The next variables should be self-explanatory: the college (within UCLA) to which the applicant applied, outcome, California resident, and enrolled. (For some ethnicities, UCLA did not report whether the applicant was a California resident or not. This was due to the “publicly knowable” problem in maintaining the privacy of the applicants. Please see Tim’s book for more details.)
The next variable, “outreach,” indicates whether the applicant participated in one or more special programs that help him or her prepare for college. According to a document that UCLA sent Richard Sander and Tim, they are: ATDP (Academic Talent Development Program), Cal-SOAP, CAMP (California Alliance for Minority Participation in Science), CBOP (Career Based Outreach Program), COSMOS, Early Academic Outreach Program (EAOP), Educational Guidance Center (EGC), Educational Talent Search, UCSF Internships, GEAR UP, MESA (Mathematics, Engineering, Science Achievement) including MESA Schools Programs, SUCCESS through Collaboration and California Community College Program, PDP (Professional Development Program), Puente Program ,UC College Prep Initiative (UCCP) ,UCSC SAGE (Students Acquiring “A-G” Expectations) , Upward Bound , Young Entrepreneurs at Haas.
The next variable, “api,” stands for academic performance index. California public high schools are rated by the state government on certain factors that indicate the quality of the high school.
Not all high schools receive a rating. Hence, the variable is blank for many applicants. The api number indicates the decile of the high school in terms of its quality. A “10” represents a very high-quality high school, and a “1” indicates a very low-quality high school. The next three variables are identifiers of different readers of the files of the applicants. Please see Tim’s book for more information on this.
“sr_refer” indicates whether at least one of the two initial readers of the application file recommended the applicant for Supplemental Review. (Please see Tim’s book for an explanation of the latter phrase.)

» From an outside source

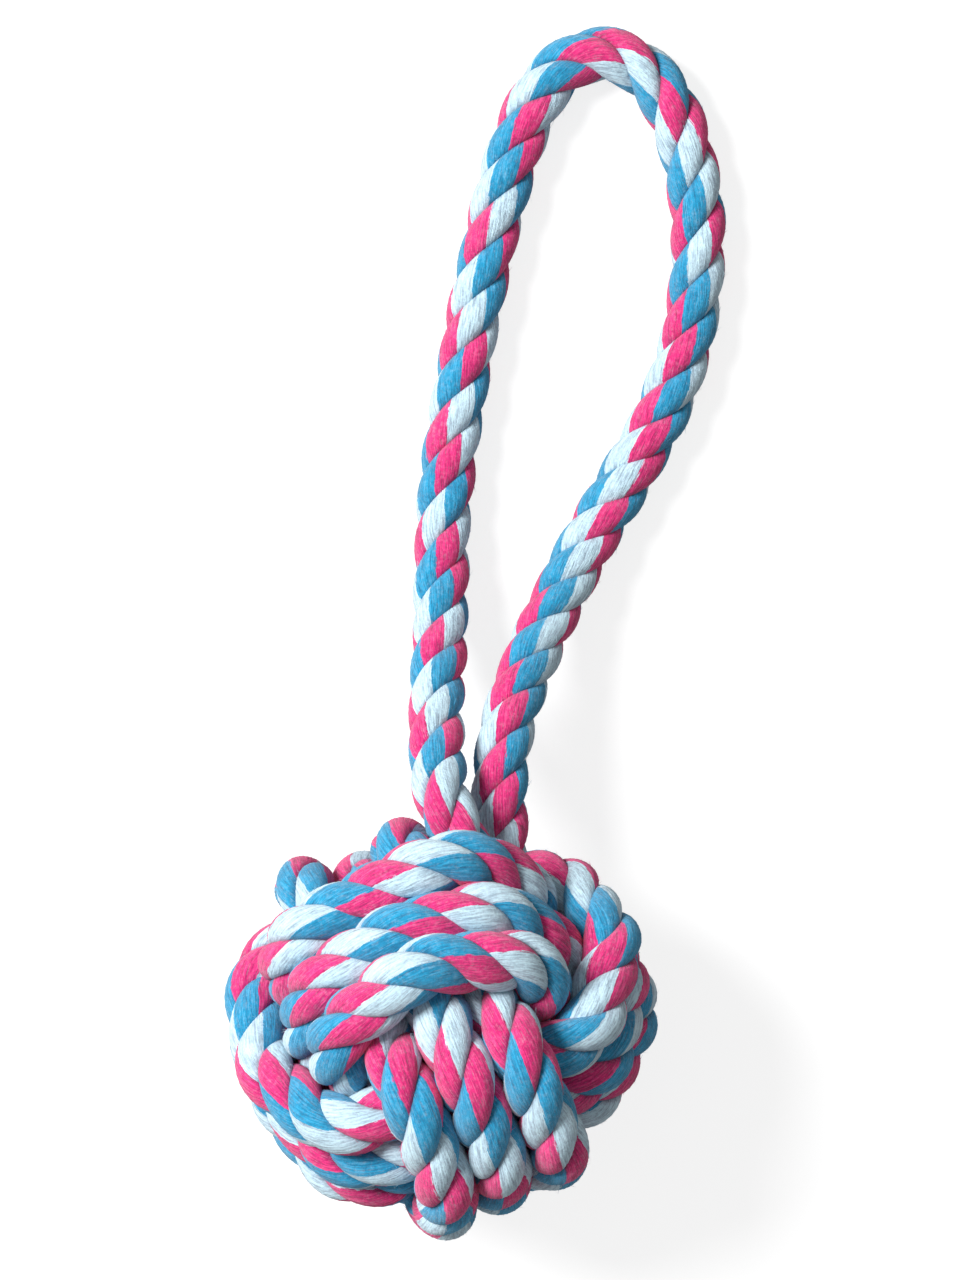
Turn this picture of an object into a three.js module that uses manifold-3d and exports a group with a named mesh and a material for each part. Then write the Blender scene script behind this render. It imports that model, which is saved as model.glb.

The next three variables indicate the holistic scores that Readers A, B, and C gave to the applicant. According to the instructions UCLA gave admissions readers, the score must be a 1, 2, 2.5, 3, 4, or 5. (Neither Tim nor Richard Sander know why sometimes a score is not one of these numbers.) A “1” indicates a highly-qualified applicant, and a “5” indicates a poorly-qualified applicant. “holistic_rank” indicates the final holistic score for the applicant. Often this is the average of the scores that Reader A and Reader B give to the applicant. However, sometimes an applicant qualifies for a “second chance” round. (Please see Tim’s book for details about these rounds.) If so, the holistic_rank is the score that a senior admissions staff member unilaterally gives to the applicant. As Tim discusses in his book, it is impossible for an applicant to receive a “0” holistic rank. However, many applicants in the data set receive a 0. As Tim discusses, it appears that these are cases of recruited athletes. A “99” indicates a missing score.
The above file contains data for the three years just prior to UCLA’s adoption of the “holistic” system. It contains information about students who applied to UCLA’s 2004-06 freshmen classes.
The first 36 variables, listed in columns A through AJ, are the same as those described in the holistic.xlsx file. Please see the above for a description of these variables.
The next three variables, rdra_id, rdrb_id, and rdrc_id, are identification numbers for Reader A, Reader B, and Reader C. These readers judge the applicant on academic factors. Usually, the applicant receives reads from only two readers. However, if the two readers differ in their academic score by more than a point, the applicant may receive a read from a third reader.
The next three variables, rdra_score, rdrb_score, and rdrc_score, are the scores that the applicant receives from Readers A, B, and C. These readers judge the applicant only on academic factors, such as high school grades and SAT scores. A “0” indicates a missing score. However, as Tim discusses in his book, all of these appear to be cases of recruited athletes. A “1” to “6” indicates the academic quality of the applicant, where 1 indicates a highly qualified candidate, and a 6 indicates a poorly qualified candidate. A “7” indicates a “probably ineligible” applicant, and an “8” indicates “problematic to score (may have missing test scores, etc.)”.
“par_score” indicates the applicant’s personal achievement score, which is based on things like extracurricular activities. A “0” indicates a missing score, a “1” indicates a high-achieving applicant, and a “5” indicates a low-achieving applicant.
“lcl_score” indicates the life-challenge score of the applicant. It is based on things like whether the applicant came from a poor family, lived in a poor neighborhood, went to a low-quality high school, was raised by a single-parent, faced a physical disability, etc. A “0” indicates a missing score. A “1” indicates that the applicant faced many life challenges, and a “5” indicates that the applicant faced few life challenges. “academic_rank” indicates the final academic score of the applicant. Usually it is the average academic score that he or she received from Readers A and B.
“rdr_parlcl_id” is the ID number of the reader who gave the par_score and ldl_score to the applicant.
(In early February, 2023, I replaced the pre-holistic file. The old file did not contain all the data. Specifically, it seems that all data after row 65,535 in the old file were omitted. [I suspect that the problem was that I uploaded or transferred the data using an old version of Excel. Note that 65,535 = 2^16 – 1. Such numbers, 2^n – 1, are often constraint numbers in software programs.] If you downloaded the data before February, 2023, please check the number of rows in the file. The correct file should have 132,742 rows.)